== Written problem ==
Your answer should be a single number: the count of lines that hold the word "joints".
####################
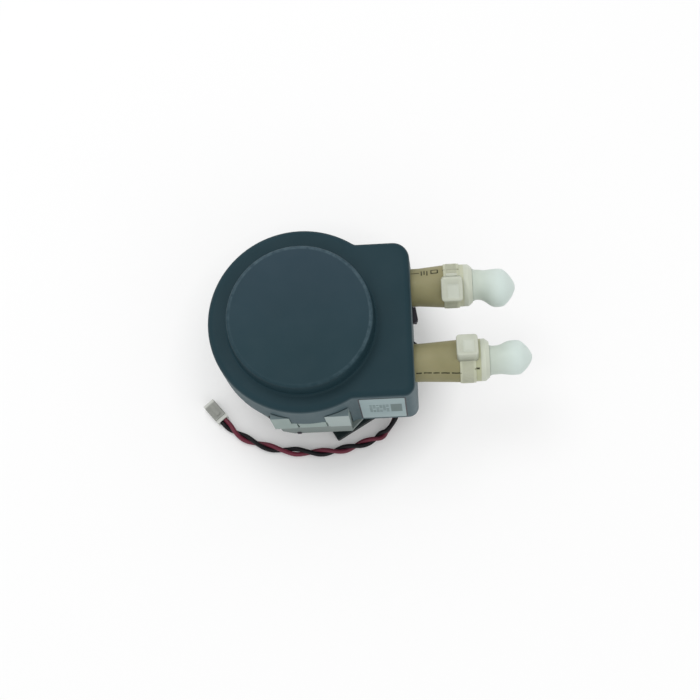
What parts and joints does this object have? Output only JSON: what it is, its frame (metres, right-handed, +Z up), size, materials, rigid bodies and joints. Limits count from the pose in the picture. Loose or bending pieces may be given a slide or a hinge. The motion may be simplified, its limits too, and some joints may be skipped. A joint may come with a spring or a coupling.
{
  "type": "peristaltic pump head",
  "caption": "Roller pump head with a dark cover, gear motor, three-armed foot, two clamped and capped tube ends and a short twisted lead with a two-pole plug.",
  "frame": {"origin": "on the rotor's axis, in the plane that the foot stands on, at the centre of the foot's hole circle", "axes": "+Z up along the rotor's axis, +X the way the two tube ends leave, +Y towards the upper tube end"},
  "size_m": [0.136, 0.08, 0.069],
  "materials": {
    "cover_plastic": "fine moulded texture, satin",
    "dark_plastic": "matt",
    "black_plastic": "matt",
    "black_rubber": "matt",
    "case_plastic": "satin",
    "inner_plastic": "smooth acetal",
    "roller_plastic": "smooth, low friction",
    "steel": "bright",
    "brass": "bright",
    "bronze": "oiled sintered bronze",
    "tube_rubber": "translucent, satin",
    "nylon": "natural nylon, slightly translucent",
    "cap_silicone": "translucent silicone, satin",
    "label_paper": "matt film",
    "wire_insulation": "one red and one black wire, twisted",
    "plug_plastic": "satin"
  },
  "bodies": {
    "frame": {"pump_cover": "cover_plastic", "tube_retainer": "dark_plastic", "motor_end_cap": "dark_plastic", "mounting_foot": "black_plastic", "lead_grommet": "black_rubber", "gearbox_housing": "case_plastic", "gearbox_base": "case_plastic", "track_housing": "inner_plastic", "foot_screws": "steel", "gear_case_screws": "steel", "cover_screws": "steel", "motor_screws": "steel", "idler_pin": "steel", "gear_plate": "steel", "motor_can": "steel", "motor_terminals": "brass", "plug_contacts": "brass", "upper_bearing": "bronze", "lower_bearing": "bronze", "pump_tube": "tube_rubber", "barb_connector_upper": "nylon", "barb_connector_lower": "nylon", "hose_clamp_upper": "nylon", "hose_clamp_lower": "nylon", "rating_label": "label_paper", "lead_wires": "wire_insulation", "lead_plug": "plug_plastic"},
    "rotor": {"rotor_hub": "inner_plastic", "rotor_cap": "inner_plastic", "rotor_cap_screws": "steel", "rotor_washer": "steel", "rotor_screw": "steel", "drive_shaft": "steel", "output_gear": "inner_plastic", "thrust_washer": "inner_plastic", "roller_pin_1": "steel", "roller_pin_2": "steel", "roller_pin_3": "steel"},
    "roller_1": {"roller_1": "roller_plastic"},
    "roller_2": {"roller_2": "roller_plastic"},
    "roller_3": {"roller_3": "roller_plastic"},
    "idler": {"idler_gear": "inner_plastic"},
    "motor_armature": {"motor_shaft": "steel", "motor_pinion": "brass"},
    "upper_cap": {"end_cap_upper": "cap_silicone"},
    "lower_cap": {"end_cap_lower": "cap_silicone"}
  },
  "joints": [
    {"name": "rotor_spin", "type": "hinge", "parent": "frame", "child": "rotor", "pos_m": [0, 0, 0.045], "axis": [0, 0, 1], "continuous": true},
    {"name": "roller_1_spin", "type": "hinge", "parent": "rotor", "child": "roller_1", "pos_m": [0, 0.0212, 0.0472], "axis": [0, 0, 1], "continuous": true},
    {"name": "roller_2_spin", "type": "hinge", "parent": "rotor", "child": "roller_2", "pos_m": [-0.01836, -0.0106, 0.0472], "axis": [0, 0, 1], "continuous": true},
    {"name": "roller_3_spin", "type": "hinge", "parent": "rotor", "child": "roller_3", "pos_m": [0.01836, -0.0106, 0.0472], "axis": [0, 0, 1], "continuous": true},
    {"name": "idler_spin", "type": "hinge", "parent": "frame", "child": "idler", "pos_m": [0.02237, 0.0116, 0.0272], "axis": [0, 0, 1], "continuous": true},
    {"name": "motor_spin", "type": "hinge", "parent": "frame", "child": "motor_armature", "pos_m": [0.02377, -0.00334, 0.0252], "axis": [0, 0, 1], "continuous": true},
    {"name": "upper_cap_pull", "type": "slide", "parent": "frame", "child": "upper_cap", "axis": [1, 0, 0], "range_m": [0, 0.012]},
    {"name": "lower_cap_pull", "type": "slide", "parent": "frame", "child": "lower_cap", "axis": [1, 0, 0], "range_m": [0, 0.012]}
  ],
  "couplings": [
    {"joint": "roller_1_spin", "follows": "rotor_spin", "ratio": -4.5333},
    {"joint": "roller_2_spin", "follows": "rotor_spin", "ratio": -4.5333},
    {"joint": "roller_3_spin", "follows": "rotor_spin", "ratio": -4.5333},
    {"joint": "idler_spin", "follows": "rotor_spin", "ratio": -5},
    {"joint": "motor_spin", "follows": "rotor_spin", "ratio": 20}
  ]
}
####################
== Exercise answer ==
2